KAREN SHAW PETROU, Federal Financial Analytics: The problem is a loss of confidence. And we keep going through that, and then the capital markets take some comfort in a policy, and then the policy changes. We’ve been bouncing around from asset purchases to capital injections to several new ideas on the table now, even as we’ve seen some of the mainstays of the U.S. financial system — and, in fact, the global system — falter.

So that’s really at the heart of this lack of confidence, in part because we’ve still got a world of hurt and all the losses, particularly in the mortgage sector, yet to come.

JUDY WOODRUFF: Martin Baily, why didn’t we know this earlier?

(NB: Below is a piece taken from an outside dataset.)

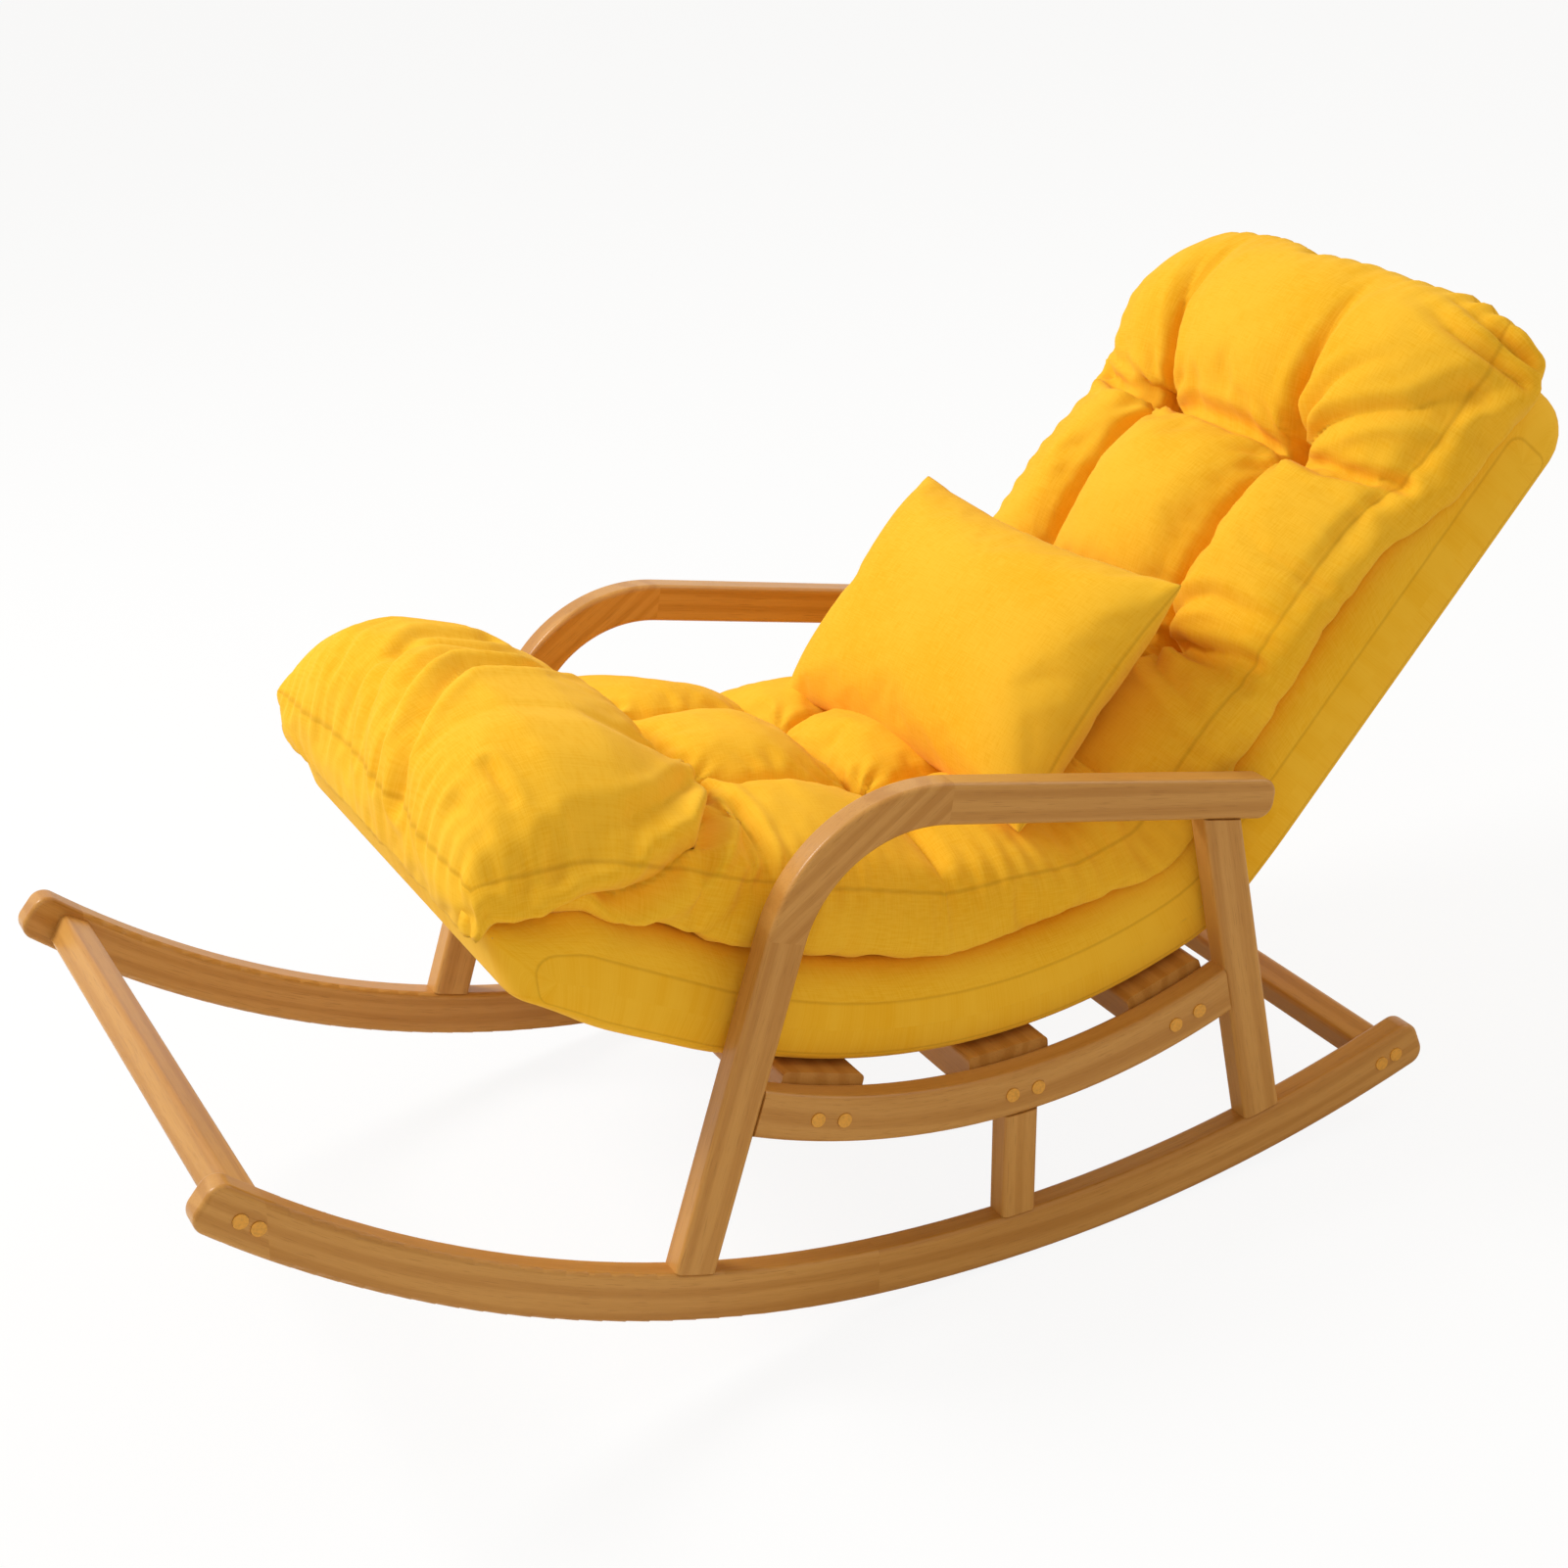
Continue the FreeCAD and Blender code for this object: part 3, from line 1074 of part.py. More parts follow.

Or did we and people weren’t talking about it?

MARTIN BAILY, Brookings Institution: Well, I think some of it maybe wasn’t revealed. Maybe the banks knew more than they were letting on. And certainly in Europe, we know that the banks have not necessarily been forced to mark their assets to market, so we don’t know some of the problems there.

I think also, as the economy deteriorates and we get bigger losses than we expected — and the economy is deteriorating, I think, faster than anyone thought even six months ago — so as the unemployment rate rises and people lose their jobs, then we see more defaults on credit cards, we see further defaults on mortgages, and that takes capital away from the banks and makes it difficult for them to lend.

In fact, they are really forced to call back some of those loans, sell off some of their assets. And it’s that process, so-called deleveraging, that we want it stop by putting capital into the banks and potentially by buying some of the assets that are troubled that the banks have right now.